Books You Might Not Have Tried #1

Memory, Sorrow, and Thorn

One thing I’ve noticed, now that I’m immersed in the online reading community, is that most (certainly not all, but most) book recommendations tend to be for titles published in the last few years, if not the current year.

It makes sense, especially when considering how young social media sites can skew–older books aren’t necessarily jumping off the shelves at teens when they have such a wealth of current YA titles at their fingertips. And a lot of people want to read the hot new thing that everyone is talking about. (Hell, I’ve succumbed to plenty of book buzz myself.)

But I often find myself wanting to recommend my favorites from years past, so I decided I’d start a new series for it. These are all going to be books from my collection that have stood the test of time (and multiple shelf purgings) to be read and re-read often.

So I decided to start with my #1 high-fantasy recommendation, the Memory, Sorrow, and Thorn trilogy, by Tad Williams. (Yeah, there are four paperbacks because To Green Angel Tower was a hefty-hefty hardcover. I saw one once, you could do some serious damage with it.)

What It Is: A coming-of-age story, paired with a fairly standard Hero’s Journey arc you often see in fantasy and adventure stories. The protagonist, Simon, starts out as a scullery drudge and ends up…well, decidedly not a scullery drudge. That would be spoilers, but he gets to do a lot of interesting things along the way, with interesting friends, in fascinating places. Oh, and the world gets saved, of course…sort of.

What It Does Well: Characterization, world-building, political wrangling. All the major characters, good and “evil” alike, are well-rounded with more than just a token flaw or two to give them depth–our protagonists are actually deeply flawed, which I love.

While some of the recognizable non-human trope races are present (the Sithi are basically elves with a twist or two, and the Qanuc are small-folk that aren’t quite dwarves or hobbits), the world isn’t just a Tolkien rip-off. The central conflicts seem big and obvious to begin with (royal succession, wars both human and otherworldly, etc.) but part of why I love this series so much is the way some of those tropes get subverted in the end…again, can’t talk about why that’s so great without spoilers. Trust me, it’s not going where you think it’s going.

Where It Might Lose You: The world is big. Really big. And the story doesn’t follow Simon the entire time, sometimes ducking into alternate POVs. While that’s not a flaw itself, some of those characters have more interesting story lines than others, and you might find yourself itching to get back and see what Simon’s up to.

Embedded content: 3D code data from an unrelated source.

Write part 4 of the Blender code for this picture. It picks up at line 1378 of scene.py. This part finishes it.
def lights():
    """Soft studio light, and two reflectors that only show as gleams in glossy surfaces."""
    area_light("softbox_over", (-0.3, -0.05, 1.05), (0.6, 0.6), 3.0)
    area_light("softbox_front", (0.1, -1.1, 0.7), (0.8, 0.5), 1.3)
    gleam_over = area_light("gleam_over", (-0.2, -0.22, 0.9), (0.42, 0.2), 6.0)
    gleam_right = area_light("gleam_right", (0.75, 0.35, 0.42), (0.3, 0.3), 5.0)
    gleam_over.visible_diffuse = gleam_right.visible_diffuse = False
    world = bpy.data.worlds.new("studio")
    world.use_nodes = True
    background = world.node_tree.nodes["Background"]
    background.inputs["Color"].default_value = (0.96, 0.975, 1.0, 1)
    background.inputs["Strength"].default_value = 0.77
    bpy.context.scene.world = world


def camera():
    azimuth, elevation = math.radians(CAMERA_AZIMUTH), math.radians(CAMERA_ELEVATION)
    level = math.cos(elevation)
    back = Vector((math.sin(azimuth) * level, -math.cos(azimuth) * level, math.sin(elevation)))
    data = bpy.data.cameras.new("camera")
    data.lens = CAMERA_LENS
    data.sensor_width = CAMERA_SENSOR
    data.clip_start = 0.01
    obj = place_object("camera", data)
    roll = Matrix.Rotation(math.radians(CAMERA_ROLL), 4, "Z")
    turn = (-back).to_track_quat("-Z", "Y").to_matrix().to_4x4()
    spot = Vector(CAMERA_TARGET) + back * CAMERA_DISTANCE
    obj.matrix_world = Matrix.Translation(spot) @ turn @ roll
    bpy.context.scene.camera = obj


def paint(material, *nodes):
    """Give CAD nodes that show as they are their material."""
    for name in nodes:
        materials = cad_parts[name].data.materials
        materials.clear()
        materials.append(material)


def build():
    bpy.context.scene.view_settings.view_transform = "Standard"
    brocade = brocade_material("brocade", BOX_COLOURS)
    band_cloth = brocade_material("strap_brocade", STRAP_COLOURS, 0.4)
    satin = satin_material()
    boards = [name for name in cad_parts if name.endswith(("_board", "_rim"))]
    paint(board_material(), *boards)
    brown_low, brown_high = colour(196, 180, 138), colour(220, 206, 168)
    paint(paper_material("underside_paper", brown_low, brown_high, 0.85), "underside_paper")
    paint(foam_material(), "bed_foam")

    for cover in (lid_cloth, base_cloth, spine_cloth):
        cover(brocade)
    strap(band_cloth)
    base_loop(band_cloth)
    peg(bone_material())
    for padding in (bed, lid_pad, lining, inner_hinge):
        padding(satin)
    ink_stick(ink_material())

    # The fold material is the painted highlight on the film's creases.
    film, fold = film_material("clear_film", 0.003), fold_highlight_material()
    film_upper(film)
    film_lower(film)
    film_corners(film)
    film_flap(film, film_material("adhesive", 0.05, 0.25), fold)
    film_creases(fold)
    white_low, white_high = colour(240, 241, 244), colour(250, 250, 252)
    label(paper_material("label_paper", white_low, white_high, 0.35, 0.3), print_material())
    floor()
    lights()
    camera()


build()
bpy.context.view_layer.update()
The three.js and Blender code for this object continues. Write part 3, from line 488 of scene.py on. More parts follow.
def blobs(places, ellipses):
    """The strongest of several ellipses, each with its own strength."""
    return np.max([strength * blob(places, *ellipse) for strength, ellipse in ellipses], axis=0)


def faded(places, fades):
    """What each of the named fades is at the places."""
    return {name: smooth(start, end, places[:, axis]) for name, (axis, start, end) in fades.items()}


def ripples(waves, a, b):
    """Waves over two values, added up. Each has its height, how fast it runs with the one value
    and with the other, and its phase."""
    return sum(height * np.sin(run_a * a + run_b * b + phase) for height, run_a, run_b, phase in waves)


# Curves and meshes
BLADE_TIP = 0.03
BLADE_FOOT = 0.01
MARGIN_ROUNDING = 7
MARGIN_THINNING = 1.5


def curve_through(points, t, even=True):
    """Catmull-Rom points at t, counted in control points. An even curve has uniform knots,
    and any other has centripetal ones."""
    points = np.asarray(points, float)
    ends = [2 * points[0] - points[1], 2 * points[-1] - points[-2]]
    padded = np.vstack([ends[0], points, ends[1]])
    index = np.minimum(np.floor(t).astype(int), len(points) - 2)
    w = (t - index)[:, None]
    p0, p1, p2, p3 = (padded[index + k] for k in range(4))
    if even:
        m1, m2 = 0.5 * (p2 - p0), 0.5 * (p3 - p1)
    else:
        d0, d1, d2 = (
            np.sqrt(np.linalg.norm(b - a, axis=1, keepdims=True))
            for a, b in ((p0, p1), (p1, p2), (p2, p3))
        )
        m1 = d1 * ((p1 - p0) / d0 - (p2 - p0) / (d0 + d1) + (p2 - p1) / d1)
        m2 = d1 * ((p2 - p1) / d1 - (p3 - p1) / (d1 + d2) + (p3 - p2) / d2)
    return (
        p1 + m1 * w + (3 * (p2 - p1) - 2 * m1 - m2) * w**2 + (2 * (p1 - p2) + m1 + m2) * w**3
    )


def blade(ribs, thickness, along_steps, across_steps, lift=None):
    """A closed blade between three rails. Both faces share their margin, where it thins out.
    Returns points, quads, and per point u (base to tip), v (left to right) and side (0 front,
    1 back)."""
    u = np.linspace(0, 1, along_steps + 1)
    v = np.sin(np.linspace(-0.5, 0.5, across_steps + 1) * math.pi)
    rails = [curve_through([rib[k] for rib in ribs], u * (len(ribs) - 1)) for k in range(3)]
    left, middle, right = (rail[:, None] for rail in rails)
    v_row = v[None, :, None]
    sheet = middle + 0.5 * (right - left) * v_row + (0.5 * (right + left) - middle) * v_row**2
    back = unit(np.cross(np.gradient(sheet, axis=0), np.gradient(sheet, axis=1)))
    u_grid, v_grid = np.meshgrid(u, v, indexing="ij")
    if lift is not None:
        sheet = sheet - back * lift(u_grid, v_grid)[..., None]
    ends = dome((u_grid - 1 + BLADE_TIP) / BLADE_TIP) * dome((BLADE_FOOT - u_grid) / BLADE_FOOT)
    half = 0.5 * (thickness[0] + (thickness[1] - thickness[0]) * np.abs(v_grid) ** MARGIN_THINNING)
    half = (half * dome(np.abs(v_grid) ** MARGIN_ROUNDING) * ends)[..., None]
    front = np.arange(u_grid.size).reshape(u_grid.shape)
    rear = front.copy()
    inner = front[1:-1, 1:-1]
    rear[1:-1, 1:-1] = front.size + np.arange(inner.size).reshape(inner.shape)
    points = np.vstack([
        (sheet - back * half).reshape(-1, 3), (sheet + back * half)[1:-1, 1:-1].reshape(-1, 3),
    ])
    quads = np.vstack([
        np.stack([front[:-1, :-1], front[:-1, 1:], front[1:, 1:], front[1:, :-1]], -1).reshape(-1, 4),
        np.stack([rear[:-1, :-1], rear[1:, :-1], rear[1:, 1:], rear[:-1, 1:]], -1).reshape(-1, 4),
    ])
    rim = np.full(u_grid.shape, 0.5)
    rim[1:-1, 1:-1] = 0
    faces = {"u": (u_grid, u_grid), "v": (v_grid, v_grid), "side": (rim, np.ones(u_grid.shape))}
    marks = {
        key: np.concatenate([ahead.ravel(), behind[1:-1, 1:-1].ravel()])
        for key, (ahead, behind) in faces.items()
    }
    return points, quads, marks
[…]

Who Will Probably Like It: Any high-fantasy fans should give it a try. A Song of Ice and Fire fans might find the political aspects and the level of violence a bit tame (most of the time, comparatively), and Tolkien fans will discover a livelier, less-sterile world where the bad guys don’t look nearly as evil–in fact, they pretty much look like the good guys. If you’re coming into it off of fantasy-lite, like I was back in my teens (I had just read The Belgariad and The Mallorean series, both by David Eddings, before finding this), it’s definitely a jump upward in the level of sophistication of story-crafting.


I’d love to hear feedback on what you think of my older-book-recommendation idea in general, and what else you find yourself wanting to know about these books that I can talk about. (As this is an experiment, I may end up playing with the format, we’ll see.) Thanks for reading, and I hope I made the series sound intriguing!